REQUIREMENTS
Check each line of the material below for "with", then copy the ones that contain it.

DATA EXTRACT
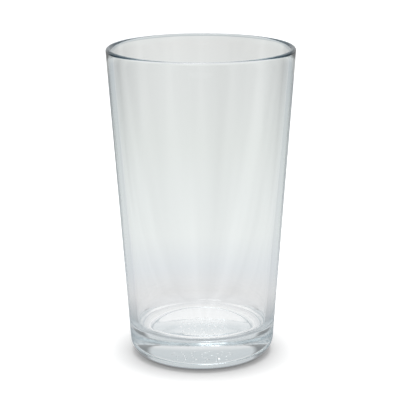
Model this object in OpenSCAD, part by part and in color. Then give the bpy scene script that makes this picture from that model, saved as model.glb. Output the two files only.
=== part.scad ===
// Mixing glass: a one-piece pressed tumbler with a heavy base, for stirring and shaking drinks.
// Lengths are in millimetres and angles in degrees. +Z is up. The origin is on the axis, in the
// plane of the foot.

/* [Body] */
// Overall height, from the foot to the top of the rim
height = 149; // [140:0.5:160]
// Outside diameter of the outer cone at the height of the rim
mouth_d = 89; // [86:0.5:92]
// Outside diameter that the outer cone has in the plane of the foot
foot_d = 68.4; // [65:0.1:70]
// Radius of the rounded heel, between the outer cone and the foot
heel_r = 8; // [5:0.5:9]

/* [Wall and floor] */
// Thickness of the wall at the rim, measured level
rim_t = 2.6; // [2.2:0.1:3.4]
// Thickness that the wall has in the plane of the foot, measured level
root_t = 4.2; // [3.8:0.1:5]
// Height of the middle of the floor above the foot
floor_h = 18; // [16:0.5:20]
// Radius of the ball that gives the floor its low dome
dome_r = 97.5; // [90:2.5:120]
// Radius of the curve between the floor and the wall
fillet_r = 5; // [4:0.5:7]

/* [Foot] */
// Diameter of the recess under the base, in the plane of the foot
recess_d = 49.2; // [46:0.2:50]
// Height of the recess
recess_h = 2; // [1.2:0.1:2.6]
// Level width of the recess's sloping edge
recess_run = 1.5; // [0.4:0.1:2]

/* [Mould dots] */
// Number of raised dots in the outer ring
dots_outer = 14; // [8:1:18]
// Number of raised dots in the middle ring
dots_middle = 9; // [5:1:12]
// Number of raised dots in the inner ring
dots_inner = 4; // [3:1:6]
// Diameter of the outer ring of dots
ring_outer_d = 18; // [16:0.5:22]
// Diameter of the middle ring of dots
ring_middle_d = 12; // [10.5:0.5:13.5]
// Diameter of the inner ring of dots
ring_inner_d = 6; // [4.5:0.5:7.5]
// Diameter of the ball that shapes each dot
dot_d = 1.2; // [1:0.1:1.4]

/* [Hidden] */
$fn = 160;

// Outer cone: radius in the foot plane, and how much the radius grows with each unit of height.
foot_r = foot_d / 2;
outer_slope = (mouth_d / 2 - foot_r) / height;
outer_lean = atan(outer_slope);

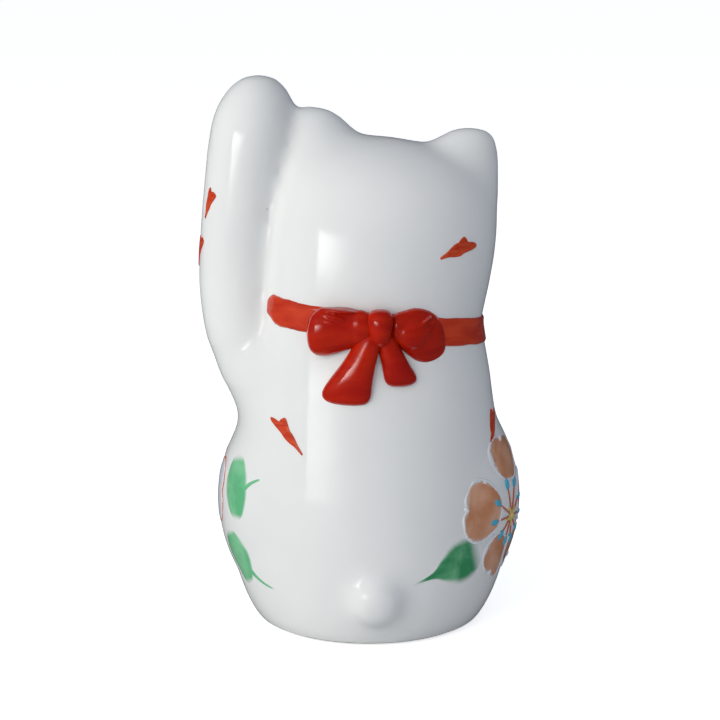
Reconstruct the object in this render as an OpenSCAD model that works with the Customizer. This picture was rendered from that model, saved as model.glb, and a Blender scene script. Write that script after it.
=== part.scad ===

SOLUTION FOR THIS PROBLEM
// Mixing glass: a one-piece pressed tumbler with a heavy base, for stirring and shaking drinks.
// Outer cone: radius in the foot plane, and how much the radius grows with each unit of height.
Reconstruct the object in this render as an OpenSCAD model that works with the Customizer. This picture was rendered from that model, saved as model.glb, and a Blender scene script. Write that script after it.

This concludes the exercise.